We prove (i) and (ii)

(i) Let ${\mu }_{X_1}\left(x_1\right)\le {\widehat{\mu }}_{X_1}\left(x_1\right)$, ${\nu }_{X_1}\left(x_1\right)\le {\widehat{\nu }}_{X_1}\left(x_1\right)$. Then, $\gamma ={\mu }_{X_1}\left(x_1\right)$, $\theta ={\widehat{\mu }}_X\left(x\right)$, $\delta ={\widehat{\nu }}_{X_1}\left(x_1\right)$, $\lambda ={\nu }_{X_1}\left(x_1\right)$, hence $\gamma \le {\widehat{\mu }}_{X_1}\left(x_1\right)\le \theta$, and $\delta \ge {\nu }_X\left(x_1\right)\ge \lambda$.

(ii) Let ${\mu }_{X_1}\left(x_1\right)\ge {\widehat{\mu }}_{X_1}\left(x_1\right)$, ${\nu }_{X_1}\left(x_1\right)\le {\widehat{\nu }}_{X_1}\left(x_1\right)$. Then, $\gamma ={\widehat{\mu }}_{X_1}\left(x_1\right)$, $\theta ={\mu }_{X_1}\left(x_1\right)$, $\delta ={\widehat{\nu }}_{X_1}\left(x_1\right)$, $\lambda ={\nu }_{X_1}\left(x_1\right)$, hence $\gamma \le {\mu }_{X_1}\left(x_1\right)\le \theta$, and $\delta \ge {\nu }_X\left(x_1\right)\ge \lambda$, from (i) and (ii), we obtain $C{\widehat{N}}_{*}\left(X_1\right)\subseteq X_1\subseteq C{\widehat{N}}^{*}\left(X_1\right)$.

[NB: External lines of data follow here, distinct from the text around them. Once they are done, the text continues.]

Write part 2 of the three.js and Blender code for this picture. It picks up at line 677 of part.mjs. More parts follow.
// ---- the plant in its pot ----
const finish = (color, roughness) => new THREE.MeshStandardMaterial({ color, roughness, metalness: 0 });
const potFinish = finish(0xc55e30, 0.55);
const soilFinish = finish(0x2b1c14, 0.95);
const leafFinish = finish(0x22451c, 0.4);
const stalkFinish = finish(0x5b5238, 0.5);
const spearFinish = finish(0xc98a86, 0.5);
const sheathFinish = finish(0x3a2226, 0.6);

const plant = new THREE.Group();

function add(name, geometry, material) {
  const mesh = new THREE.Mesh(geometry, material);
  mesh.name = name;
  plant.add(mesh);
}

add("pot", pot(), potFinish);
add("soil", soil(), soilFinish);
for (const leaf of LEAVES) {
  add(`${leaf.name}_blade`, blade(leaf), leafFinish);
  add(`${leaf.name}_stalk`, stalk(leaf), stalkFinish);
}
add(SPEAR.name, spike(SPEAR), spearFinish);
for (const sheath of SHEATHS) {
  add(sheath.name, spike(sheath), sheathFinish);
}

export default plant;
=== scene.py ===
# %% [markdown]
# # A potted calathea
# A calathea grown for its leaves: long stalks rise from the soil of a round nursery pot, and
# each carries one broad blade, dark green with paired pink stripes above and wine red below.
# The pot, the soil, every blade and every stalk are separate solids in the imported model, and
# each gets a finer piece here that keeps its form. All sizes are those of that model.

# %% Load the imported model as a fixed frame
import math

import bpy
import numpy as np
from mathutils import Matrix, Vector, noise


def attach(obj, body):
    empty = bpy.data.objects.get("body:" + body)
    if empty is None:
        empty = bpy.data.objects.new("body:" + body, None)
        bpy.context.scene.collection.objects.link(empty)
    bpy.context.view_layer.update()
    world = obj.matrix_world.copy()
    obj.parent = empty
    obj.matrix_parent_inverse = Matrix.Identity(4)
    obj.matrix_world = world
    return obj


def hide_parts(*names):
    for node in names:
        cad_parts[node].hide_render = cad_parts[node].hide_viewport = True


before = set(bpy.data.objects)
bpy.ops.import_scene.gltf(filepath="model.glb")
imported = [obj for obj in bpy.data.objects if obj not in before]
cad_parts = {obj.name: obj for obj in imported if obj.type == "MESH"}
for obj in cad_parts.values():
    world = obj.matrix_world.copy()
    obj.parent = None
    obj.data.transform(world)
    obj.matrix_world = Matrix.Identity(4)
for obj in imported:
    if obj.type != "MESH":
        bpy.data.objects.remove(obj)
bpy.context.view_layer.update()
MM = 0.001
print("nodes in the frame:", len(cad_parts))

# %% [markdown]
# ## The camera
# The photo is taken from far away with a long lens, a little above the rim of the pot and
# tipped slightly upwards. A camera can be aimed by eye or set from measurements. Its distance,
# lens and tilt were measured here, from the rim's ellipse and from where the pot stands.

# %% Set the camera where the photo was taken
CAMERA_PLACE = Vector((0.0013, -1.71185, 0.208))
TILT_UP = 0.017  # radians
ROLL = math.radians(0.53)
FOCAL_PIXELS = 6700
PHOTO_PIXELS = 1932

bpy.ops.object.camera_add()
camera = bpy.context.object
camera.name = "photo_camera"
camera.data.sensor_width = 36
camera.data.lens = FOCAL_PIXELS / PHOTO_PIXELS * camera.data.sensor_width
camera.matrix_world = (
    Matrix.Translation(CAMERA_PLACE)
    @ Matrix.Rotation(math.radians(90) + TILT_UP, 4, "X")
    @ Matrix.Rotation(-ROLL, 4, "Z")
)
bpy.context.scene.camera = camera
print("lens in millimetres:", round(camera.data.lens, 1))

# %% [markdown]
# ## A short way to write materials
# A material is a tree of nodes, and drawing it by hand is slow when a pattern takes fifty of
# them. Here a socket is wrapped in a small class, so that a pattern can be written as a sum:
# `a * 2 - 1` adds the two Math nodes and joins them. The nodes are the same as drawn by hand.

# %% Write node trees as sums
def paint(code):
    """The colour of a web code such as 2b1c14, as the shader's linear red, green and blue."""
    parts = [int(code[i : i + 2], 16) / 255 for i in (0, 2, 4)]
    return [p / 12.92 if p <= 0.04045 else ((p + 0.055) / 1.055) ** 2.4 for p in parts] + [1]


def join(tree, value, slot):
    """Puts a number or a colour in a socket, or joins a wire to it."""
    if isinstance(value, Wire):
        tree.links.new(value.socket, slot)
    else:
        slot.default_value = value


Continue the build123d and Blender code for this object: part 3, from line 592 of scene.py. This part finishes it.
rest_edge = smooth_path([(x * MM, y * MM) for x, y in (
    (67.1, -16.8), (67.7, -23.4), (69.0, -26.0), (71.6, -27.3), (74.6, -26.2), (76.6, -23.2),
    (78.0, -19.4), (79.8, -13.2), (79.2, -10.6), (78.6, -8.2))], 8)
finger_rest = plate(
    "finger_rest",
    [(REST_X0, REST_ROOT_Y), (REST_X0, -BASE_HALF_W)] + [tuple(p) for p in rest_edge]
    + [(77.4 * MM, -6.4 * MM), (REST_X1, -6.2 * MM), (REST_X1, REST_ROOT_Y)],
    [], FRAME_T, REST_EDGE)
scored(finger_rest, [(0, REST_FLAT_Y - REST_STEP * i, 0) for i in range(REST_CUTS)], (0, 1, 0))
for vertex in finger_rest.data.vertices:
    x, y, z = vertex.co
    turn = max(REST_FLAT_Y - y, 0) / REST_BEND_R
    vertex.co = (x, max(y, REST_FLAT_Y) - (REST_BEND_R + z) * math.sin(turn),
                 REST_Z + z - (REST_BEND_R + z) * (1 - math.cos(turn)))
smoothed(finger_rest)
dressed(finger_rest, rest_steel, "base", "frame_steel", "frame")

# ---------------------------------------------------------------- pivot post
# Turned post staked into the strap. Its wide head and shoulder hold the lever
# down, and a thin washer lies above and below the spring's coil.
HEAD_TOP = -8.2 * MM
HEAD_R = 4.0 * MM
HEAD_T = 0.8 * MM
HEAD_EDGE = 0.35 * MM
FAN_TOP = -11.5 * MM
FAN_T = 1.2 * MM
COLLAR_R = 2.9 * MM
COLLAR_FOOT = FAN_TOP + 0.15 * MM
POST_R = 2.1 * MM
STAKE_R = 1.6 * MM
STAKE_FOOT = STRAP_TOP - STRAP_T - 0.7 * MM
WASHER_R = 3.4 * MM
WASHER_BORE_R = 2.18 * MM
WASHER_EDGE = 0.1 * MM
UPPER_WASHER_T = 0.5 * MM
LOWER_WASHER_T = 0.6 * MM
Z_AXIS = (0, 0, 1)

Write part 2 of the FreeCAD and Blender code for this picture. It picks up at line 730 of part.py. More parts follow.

(4) The proof is similar to (3). □

6. Conclusions

Covering-based rough set theory was combined with $IF{S}_s$ in dealing with uncertainty and decision making process. We approximated IFS on the covering rough set space via the neighborhood of each element of the universe. Three models of the approximation of IFS are introduced by the neighborhood concept. Some examples were used to prove and explain the properties of these approximation structures. We think these models will be useful in the decision-making process. In the future, we will use the concept of the core of the neighborhood of the element in generating a new covering rough $IF$ approximation structure. In the future, we will using the IFS in new different applications (DNA mutation–repair mutation).